Some of our more energetic readers, lately out of practice in their clubbing activities, may still be feeling the excesses of Sunday night and Monday morning, when revellers flocked to dancefloors and nightspots for the first time after a lengthy lockdown.
Hopefully for nightclub operators, huge pent-up spending was in evidence and the punters will back next weekend. Nonetheless, it’s highly unlikely that these business owners will be in the party mood for some time. In contrast to outdoor-focused leisure businesses such as campsites and trailer parks, which saw revenues in May 2021 more than 50% up on May 2019, indoor venues were nearly 50% worse off, with pubs and clubs down 61%.
That was clearly before ‘Freedom Day’, but a combination of continued caution, staffing problems and closures from the present ‘pingdemic’, as well as the end of Government financial support, mean that leisure and hospitality are far from out of the woods.
Covid has only highlighted what has always been the case: the hypersensitivity of these sectors to changes in the economic environment. Typically bearing high levels of fixed costs and operational gearing, leisure and hospitality businesses clearly take disproportionate hits to profitability when there is a reduction in revenue.
A notable fixed cost for operators in these areas is real estate, whether that means rent on a restaurant unit or estate, a commercial mortgage on premises such as a club, or a long lease on a hotel. Very soon after the first lockdown commenced in March 2020, Buchler Phillips began accepting engagements on behalf of several leisure companies, large and small, with related issues around property costs, not least because their operations had been thriving ahead of the pandemic.

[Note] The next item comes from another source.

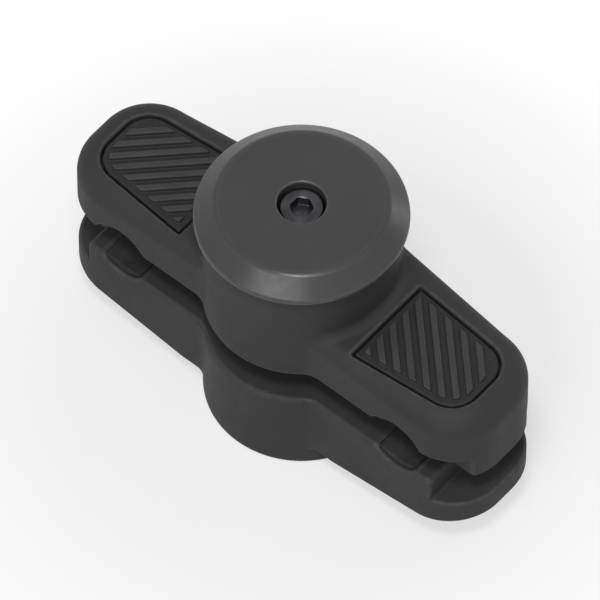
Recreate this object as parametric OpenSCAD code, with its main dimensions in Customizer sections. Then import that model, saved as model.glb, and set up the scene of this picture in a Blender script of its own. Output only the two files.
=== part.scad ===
// Clamp that grips the two rails of a bicycle saddle, closed by a round hand knob.
// The origin lies midway between the rails, at the height of their centre lines.
// +X points to the saddle's nose, +Y to the rider's left and +Z up to the saddle.

/* [Rails] */
// Diameter of each saddle rail
rail_d = 7; // [6.8:0.1:7.4]
// Distance between the centre lines of the rails
rail_spacing = 44; // [42:0.5:46]

/* [Clamp arms] */
// Length of the clamp across the rails
clamp_length = 65.5; // [63:0.5:68]
// From the knob's axis to the straight rear wall
rear_reach = 8.6; // [8.2:0.1:9.4]
// From the knob's axis to the front edge beside the hub
front_reach = 10.1; // [9.6:0.1:10.6]
// From the knob's axis to the front edge at the ends of the arms
front_tip_reach = 8.5; // [8:0.1:9]
// Plan radius of the rear corners
rear_corner_r = 7.2; // [6.4:0.1:7.6]
// Plan radius of the front corners
front_corner_r = 7.2; // [6.4:0.1:7.6]
// Gap that is left between the two halves on the rails
jaw_gap = 5.6; // [5:0.1:6]

/* [Upper half] */
// Height of the inner underside above the rails' centre lines
upper_underside = 2.4; // [2:0.1:2.8]
// Thickness of the upper arms
upper_arm_t = 7.6; // [7:0.1:8.4]
// Radius along the top edges of the arms
top_edge_r = 1.7; // [1:0.1:2.2]
// Radius of the shoulder that rolls over the end of each arm
end_shoulder_r = 3.4; // [2.4:0.1:4]
// How far the outer lip reaches below the inner underside
hook_drop = 4; // [3.5:0.1:4.4]
// Width of the outer lip along the rail
hook_w = 10.4; // [9:0.1:11]
// Height of the lip's open corners above its lower edge
hook_shoulder = 3.6; // [2.8:0.1:4.2]
// Radius of the neck that carries the knob
neck_r = 12.2; // [11.8:0.1:12.6]
// Height of the neck above the arms
neck_h = 8.5; // [7:0.1:10]
// Radius of the hollow fillet from the neck to the arms
neck_fillet_r = 1.3; // [0.8:0.1:1.4]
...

In the spirit of turnaround and restructuring, the best approach to resolving real estate issues for leisure and hospitality businesses is to find constructive solutions and lowering the tone of the discussions in the best long term interests of both parties in a contract. In recent times, agreeing a revised, turnover based rent has been one possibility to keep businesses in this sector operating from their established premises, while remove the risk of a void for landlords.
Looking ahead at future-proofing businesses in these sectors, it is possible to plan for obstacles. Leisure and hospitality are ultimately consumer focused sectors where tastes and buying patterns may change. They are highly competitive, with points of difference difficult to establish outside the obvious areas of value for money and superior service.
A critical element of planning is managing fixed costs as tightly as possible, therefore mitigating the impact of all types of business interruption or unexpected changes in the competitive landscape. There are many specific areas worth addressing for the long term: improving efficiencies, productivity and cost saving; hospitality industry-specific issues regarding tax, VAT, HMRC and PAYE; employment issues; cash flow optimisation; asset reviews; leasing and finance options for equipment. And a good deal more.
The key is not to leave any of this too late. Pubs, clubs and hotels need all the help they can get in shifting the Covid hangover once and for all.